Regia di Michael Curtiz vedi scheda film
Originale commistione di noir e melodramma, entrambi d'autore, con un'atmosfera cupa, a tratti disperata, di solitudine e conclamata disillusione. La struttura, non lineare, ma dai flashback intrecciati, assume, talvolta, le connotazioni del vicolo cieco o, più propriamente, della scala a chiocciola, mostrata nella prima parte del film quasi come manifesto programmatico o come emblema, scala arrivati in cima alla quale i protagonisti paiono irrimediabilmente precipitare verso uno sconsolato baratro di depravazione e inganni. È lei, Mildred, il perno di questa storia, Pierce che fu o Beragon che è, donna forte e dalla ferrea volontà, in balia di congiunti balordi, mariti o figlia che siano, che trasmuta da casalinga a donna d'affari per non deludere una famiglia senza grazia e, più spesso, irriconoscente, sino al (tentato) sacrificio finale, fallito, che pare, in parte, riportare le sue sorti sul binario (morto) dell'equità, un'equità pagata a prezzo carissimo.
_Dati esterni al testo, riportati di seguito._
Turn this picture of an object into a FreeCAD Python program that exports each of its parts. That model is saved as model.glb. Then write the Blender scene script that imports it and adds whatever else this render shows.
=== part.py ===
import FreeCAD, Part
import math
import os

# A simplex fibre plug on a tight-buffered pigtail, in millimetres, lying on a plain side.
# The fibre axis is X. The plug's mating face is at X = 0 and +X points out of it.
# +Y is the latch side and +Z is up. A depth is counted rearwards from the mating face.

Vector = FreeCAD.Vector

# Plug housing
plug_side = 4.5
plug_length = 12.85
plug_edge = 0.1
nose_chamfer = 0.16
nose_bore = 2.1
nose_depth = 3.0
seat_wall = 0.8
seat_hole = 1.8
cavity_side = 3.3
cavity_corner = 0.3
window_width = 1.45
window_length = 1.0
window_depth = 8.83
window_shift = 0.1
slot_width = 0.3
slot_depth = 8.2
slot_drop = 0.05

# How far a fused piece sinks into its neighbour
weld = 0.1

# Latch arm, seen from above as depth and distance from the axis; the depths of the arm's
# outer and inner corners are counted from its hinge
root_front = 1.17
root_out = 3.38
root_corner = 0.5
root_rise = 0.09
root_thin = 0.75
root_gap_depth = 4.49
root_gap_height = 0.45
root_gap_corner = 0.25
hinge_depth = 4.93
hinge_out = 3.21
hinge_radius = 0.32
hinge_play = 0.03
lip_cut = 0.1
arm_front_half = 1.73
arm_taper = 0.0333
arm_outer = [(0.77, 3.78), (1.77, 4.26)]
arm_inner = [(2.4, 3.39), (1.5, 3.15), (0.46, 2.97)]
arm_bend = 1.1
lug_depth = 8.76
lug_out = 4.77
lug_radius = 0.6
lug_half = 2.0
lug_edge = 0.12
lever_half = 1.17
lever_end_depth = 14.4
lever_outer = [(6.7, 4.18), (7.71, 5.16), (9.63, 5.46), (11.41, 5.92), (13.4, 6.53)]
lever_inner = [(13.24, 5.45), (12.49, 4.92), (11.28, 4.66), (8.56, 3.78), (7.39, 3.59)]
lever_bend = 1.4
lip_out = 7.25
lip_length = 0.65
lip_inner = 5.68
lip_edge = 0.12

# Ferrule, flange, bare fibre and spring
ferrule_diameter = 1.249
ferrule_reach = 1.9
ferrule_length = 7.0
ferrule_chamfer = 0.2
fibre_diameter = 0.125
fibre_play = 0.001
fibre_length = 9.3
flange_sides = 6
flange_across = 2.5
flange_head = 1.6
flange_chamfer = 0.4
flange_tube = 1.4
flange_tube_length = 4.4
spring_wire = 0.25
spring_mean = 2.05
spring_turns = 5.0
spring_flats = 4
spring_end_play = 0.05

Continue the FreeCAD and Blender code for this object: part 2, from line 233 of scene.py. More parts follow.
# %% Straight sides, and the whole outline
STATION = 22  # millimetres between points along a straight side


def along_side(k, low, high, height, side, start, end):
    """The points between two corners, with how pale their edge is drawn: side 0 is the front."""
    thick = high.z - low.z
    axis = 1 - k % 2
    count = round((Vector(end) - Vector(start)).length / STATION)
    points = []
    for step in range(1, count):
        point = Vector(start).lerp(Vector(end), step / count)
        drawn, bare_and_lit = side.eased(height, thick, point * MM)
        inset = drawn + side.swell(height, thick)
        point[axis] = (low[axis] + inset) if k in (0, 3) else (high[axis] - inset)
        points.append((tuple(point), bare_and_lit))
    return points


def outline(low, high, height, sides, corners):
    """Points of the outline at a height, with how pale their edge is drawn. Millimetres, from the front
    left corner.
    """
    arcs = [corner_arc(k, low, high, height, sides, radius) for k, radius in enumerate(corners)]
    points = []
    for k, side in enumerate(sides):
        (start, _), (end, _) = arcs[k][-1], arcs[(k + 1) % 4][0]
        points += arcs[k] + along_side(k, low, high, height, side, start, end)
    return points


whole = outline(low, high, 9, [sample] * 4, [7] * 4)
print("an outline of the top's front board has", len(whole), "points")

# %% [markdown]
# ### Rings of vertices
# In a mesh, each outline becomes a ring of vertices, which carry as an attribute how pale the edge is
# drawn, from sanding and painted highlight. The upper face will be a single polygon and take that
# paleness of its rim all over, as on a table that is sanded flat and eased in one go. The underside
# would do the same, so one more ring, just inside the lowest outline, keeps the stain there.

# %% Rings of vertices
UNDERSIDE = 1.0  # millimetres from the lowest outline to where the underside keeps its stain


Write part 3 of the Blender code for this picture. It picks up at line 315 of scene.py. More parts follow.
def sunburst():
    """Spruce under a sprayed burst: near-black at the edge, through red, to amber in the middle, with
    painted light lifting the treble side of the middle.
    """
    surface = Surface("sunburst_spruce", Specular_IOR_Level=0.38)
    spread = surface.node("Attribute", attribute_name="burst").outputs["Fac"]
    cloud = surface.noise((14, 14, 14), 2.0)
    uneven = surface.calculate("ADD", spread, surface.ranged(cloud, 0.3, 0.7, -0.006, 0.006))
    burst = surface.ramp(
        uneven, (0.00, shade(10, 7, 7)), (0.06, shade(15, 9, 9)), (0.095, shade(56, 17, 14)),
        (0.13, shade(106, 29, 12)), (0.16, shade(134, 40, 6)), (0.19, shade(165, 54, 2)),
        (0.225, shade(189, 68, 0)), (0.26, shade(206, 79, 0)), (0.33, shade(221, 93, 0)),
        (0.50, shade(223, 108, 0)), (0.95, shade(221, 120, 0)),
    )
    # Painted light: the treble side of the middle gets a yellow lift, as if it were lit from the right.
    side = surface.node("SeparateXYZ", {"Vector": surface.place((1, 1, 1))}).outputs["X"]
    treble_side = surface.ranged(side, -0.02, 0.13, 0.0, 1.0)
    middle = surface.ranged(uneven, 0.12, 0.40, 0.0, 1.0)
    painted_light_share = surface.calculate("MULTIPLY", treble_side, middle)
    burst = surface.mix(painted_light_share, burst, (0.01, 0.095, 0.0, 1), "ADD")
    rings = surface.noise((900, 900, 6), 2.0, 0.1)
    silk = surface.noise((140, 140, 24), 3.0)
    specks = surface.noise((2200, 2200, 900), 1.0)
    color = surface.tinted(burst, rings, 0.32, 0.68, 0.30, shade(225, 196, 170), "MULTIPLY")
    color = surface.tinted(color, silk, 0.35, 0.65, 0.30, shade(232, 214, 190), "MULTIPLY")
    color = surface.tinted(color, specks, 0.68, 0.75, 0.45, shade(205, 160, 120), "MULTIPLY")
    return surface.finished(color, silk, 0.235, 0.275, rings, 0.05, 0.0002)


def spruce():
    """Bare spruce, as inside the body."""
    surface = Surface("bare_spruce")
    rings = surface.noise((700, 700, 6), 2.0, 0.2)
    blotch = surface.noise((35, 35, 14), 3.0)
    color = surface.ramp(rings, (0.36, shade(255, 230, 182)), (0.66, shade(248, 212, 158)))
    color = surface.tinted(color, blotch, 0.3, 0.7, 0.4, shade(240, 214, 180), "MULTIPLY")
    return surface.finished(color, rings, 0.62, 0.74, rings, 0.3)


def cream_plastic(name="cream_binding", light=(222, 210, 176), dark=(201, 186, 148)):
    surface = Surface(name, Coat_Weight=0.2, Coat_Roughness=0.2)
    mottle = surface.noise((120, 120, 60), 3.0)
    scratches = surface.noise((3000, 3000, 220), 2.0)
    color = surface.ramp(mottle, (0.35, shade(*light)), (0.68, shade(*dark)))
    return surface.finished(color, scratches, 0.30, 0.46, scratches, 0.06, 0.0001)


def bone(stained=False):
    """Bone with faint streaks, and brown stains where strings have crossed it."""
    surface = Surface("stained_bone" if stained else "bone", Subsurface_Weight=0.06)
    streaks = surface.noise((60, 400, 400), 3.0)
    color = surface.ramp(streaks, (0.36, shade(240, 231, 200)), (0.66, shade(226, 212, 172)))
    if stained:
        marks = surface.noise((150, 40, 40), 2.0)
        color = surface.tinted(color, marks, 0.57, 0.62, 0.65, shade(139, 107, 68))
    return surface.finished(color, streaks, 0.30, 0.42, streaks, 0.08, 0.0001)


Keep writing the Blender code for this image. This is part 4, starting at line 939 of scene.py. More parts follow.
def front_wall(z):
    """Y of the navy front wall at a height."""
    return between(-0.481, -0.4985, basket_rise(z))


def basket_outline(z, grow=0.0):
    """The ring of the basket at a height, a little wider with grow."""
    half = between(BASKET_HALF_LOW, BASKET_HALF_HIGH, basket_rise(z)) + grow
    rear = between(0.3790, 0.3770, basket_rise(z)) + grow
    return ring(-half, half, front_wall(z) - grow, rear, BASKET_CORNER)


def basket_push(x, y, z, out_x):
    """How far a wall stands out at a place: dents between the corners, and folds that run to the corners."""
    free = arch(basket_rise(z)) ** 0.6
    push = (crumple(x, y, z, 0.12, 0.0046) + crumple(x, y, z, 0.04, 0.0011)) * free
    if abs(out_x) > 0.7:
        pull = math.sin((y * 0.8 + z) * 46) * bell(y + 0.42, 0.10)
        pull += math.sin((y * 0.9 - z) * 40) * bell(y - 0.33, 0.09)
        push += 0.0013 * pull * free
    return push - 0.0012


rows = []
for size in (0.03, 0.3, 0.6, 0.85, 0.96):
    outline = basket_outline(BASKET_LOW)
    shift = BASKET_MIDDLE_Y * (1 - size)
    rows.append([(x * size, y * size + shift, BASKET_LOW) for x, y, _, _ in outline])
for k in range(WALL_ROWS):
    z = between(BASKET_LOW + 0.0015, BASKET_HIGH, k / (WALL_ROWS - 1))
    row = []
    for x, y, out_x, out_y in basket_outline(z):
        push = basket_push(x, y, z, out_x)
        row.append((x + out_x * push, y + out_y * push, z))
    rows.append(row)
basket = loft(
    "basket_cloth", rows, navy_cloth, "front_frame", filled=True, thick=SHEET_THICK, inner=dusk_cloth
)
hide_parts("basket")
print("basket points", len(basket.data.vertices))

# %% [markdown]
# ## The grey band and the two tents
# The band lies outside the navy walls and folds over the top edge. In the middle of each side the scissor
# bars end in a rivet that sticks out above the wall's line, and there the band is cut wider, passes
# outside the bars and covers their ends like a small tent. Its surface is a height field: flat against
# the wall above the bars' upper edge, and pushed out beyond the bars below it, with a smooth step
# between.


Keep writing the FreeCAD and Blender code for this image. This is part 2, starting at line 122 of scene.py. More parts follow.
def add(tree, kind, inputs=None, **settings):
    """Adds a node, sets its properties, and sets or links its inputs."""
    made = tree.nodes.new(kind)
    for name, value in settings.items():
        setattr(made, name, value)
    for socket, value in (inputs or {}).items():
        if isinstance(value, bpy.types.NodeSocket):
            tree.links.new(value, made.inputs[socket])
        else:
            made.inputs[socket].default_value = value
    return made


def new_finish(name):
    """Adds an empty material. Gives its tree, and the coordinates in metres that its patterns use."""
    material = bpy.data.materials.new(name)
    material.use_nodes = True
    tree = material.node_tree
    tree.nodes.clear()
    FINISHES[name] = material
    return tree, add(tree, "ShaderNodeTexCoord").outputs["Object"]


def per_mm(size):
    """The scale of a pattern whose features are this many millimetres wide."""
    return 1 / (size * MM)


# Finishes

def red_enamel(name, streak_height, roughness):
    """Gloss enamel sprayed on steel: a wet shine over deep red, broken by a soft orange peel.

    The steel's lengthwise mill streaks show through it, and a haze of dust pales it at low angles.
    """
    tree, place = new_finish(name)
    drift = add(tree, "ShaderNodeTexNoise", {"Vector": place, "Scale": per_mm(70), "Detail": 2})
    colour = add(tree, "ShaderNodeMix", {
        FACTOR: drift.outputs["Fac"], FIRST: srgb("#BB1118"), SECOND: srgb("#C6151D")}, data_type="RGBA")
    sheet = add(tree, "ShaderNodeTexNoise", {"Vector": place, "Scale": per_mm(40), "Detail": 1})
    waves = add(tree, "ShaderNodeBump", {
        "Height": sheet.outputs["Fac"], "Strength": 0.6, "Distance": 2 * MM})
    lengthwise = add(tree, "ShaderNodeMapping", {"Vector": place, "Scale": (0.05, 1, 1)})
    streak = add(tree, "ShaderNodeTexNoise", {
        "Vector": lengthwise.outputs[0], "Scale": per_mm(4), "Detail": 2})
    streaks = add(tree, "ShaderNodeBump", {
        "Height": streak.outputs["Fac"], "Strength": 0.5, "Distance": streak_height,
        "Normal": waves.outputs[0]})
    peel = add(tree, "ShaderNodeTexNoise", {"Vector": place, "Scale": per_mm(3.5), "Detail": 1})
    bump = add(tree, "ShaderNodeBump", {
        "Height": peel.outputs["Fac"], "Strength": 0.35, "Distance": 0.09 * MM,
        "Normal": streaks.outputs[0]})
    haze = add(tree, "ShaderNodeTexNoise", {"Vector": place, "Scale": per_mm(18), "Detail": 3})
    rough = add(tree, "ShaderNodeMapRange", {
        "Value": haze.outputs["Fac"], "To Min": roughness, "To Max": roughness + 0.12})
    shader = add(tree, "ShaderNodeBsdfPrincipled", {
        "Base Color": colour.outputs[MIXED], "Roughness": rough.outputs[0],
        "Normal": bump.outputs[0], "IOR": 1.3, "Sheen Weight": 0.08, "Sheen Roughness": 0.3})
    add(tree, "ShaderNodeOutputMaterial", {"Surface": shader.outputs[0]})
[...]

Forti sentimenti, invidie, amori evanescenti, una maternità difficile e ambivalente straziata da uomini di cartapesta insinceri e infedeli, per un quadro generale di encomiabile pessimismo che si apre e si chiude con i due volti della medesima sconfitta. Mai banale, nebbioso al punto giusto, dalla fotografia ammirevole, con una Joan Crawford eccellente (vinse un Oscar), Il romanzo di Mildred si pone ai vertici della filmografia americana degli anni Quaranta insieme al suo regista, Michael Curtiz.